[Start of Collected data]

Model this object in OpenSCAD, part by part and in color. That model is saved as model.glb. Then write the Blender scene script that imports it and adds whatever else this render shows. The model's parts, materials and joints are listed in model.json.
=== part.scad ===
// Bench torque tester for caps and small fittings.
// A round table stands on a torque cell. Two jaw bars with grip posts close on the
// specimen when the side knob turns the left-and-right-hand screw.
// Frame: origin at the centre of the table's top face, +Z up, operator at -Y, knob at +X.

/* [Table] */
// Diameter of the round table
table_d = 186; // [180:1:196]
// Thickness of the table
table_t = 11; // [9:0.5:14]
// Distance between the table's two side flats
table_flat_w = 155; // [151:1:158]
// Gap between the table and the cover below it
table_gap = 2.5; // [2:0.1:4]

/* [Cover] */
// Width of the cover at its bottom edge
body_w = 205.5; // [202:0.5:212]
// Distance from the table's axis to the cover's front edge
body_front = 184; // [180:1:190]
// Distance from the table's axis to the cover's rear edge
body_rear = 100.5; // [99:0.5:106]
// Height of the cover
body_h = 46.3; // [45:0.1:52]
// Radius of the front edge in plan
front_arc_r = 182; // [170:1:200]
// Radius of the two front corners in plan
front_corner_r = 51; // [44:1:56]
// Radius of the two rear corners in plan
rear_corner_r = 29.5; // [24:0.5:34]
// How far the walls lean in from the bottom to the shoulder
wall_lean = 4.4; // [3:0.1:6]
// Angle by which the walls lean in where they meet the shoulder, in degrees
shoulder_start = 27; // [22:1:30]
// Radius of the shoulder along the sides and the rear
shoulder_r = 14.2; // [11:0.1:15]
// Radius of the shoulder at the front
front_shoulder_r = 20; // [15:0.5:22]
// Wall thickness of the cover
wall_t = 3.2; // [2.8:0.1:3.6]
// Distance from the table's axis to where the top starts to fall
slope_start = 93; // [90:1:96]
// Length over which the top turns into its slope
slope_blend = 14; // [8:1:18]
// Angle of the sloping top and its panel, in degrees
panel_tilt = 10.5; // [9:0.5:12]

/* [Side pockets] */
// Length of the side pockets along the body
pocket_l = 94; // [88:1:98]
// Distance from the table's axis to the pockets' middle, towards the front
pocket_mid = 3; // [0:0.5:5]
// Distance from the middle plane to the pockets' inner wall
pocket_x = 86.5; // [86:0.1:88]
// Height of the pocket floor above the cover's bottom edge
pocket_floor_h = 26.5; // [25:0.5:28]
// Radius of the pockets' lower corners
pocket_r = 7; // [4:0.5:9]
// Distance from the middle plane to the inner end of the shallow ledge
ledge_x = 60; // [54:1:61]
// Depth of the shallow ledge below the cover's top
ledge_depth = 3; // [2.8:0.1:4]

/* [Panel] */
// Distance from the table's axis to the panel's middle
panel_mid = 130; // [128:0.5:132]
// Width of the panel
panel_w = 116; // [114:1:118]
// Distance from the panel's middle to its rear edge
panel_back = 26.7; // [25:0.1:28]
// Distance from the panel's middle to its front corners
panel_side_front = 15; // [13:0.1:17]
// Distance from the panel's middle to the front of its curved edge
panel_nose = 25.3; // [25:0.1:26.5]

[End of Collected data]

__Task details__.
Reproduce the listing above word for word.

__The completed task__.
Model this object in OpenSCAD, part by part and in color. That model is saved as model.glb. Then write the Blender scene script that imports it and adds whatever else this render shows. The model's parts, materials and joints are listed in model.json.
=== part.scad ===
// Bench torque tester for caps and small fittings.
// A round table stands on a torque cell. Two jaw bars with grip posts close on the
// specimen when the side knob turns the left-and-right-hand screw.
// Frame: origin at the centre of the table's top face, +Z up, operator at -Y, knob at +X.

/* [Table] */
// Diameter of the round table
table_d = 186; // [180:1:196]
// Thickness of the table
table_t = 11; // [9:0.5:14]
// Distance between the table's two side flats
table_flat_w = 155; // [151:1:158]
// Gap between the table and the cover below it
table_gap = 2.5; // [2:0.1:4]

/* [Cover] */
// Width of the cover at its bottom edge
body_w = 205.5; // [202:0.5:212]
// Distance from the table's axis to the cover's front edge
body_front = 184; // [180:1:190]
// Distance from the table's axis to the cover's rear edge
body_rear = 100.5; // [99:0.5:106]
// Height of the cover
body_h = 46.3; // [45:0.1:52]
// Radius of the front edge in plan
front_arc_r = 182; // [170:1:200]
// Radius of the two front corners in plan
front_corner_r = 51; // [44:1:56]
// Radius of the two rear corners in plan
rear_corner_r = 29.5; // [24:0.5:34]
// How far the walls lean in from the bottom to the shoulder
wall_lean = 4.4; // [3:0.1:6]
// Angle by which the walls lean in where they meet the shoulder, in degrees
shoulder_start = 27; // [22:1:30]
// Radius of the shoulder along the sides and the rear
shoulder_r = 14.2; // [11:0.1:15]
// Radius of the shoulder at the front
front_shoulder_r = 20; // [15:0.5:22]
// Wall thickness of the cover
wall_t = 3.2; // [2.8:0.1:3.6]
// Distance from the table's axis to where the top starts to fall
slope_start = 93; // [90:1:96]
// Length over which the top turns into its slope
slope_blend = 14; // [8:1:18]
// Angle of the sloping top and its panel, in degrees
panel_tilt = 10.5; // [9:0.5:12]

/* [Side pockets] */
// Length of the side pockets along the body
pocket_l = 94; // [88:1:98]
// Distance from the table's axis to the pockets' middle, towards the front
pocket_mid = 3; // [0:0.5:5]
// Distance from the middle plane to the pockets' inner wall
pocket_x = 86.5; // [86:0.1:88]
// Height of the pocket floor above the cover's bottom edge
pocket_floor_h = 26.5; // [25:0.5:28]
// Radius of the pockets' lower corners
pocket_r = 7; // [4:0.5:9]
// Distance from the middle plane to the inner end of the shallow ledge
ledge_x = 60; // [54:1:61]
// Depth of the shallow ledge below the cover's top
ledge_depth = 3; // [2.8:0.1:4]

/* [Panel] */
// Distance from the table's axis to the panel's middle
panel_mid = 130; // [128:0.5:132]
// Width of the panel
panel_w = 116; // [114:1:118]
// Distance from the panel's middle to its rear edge
panel_back = 26.7; // [25:0.1:28]
// Distance from the panel's middle to its front corners
panel_side_front = 15; // [13:0.1:17]
// Distance from the panel's middle to the front of its curved edge
panel_nose = 25.3; // [25:0.1:26.5]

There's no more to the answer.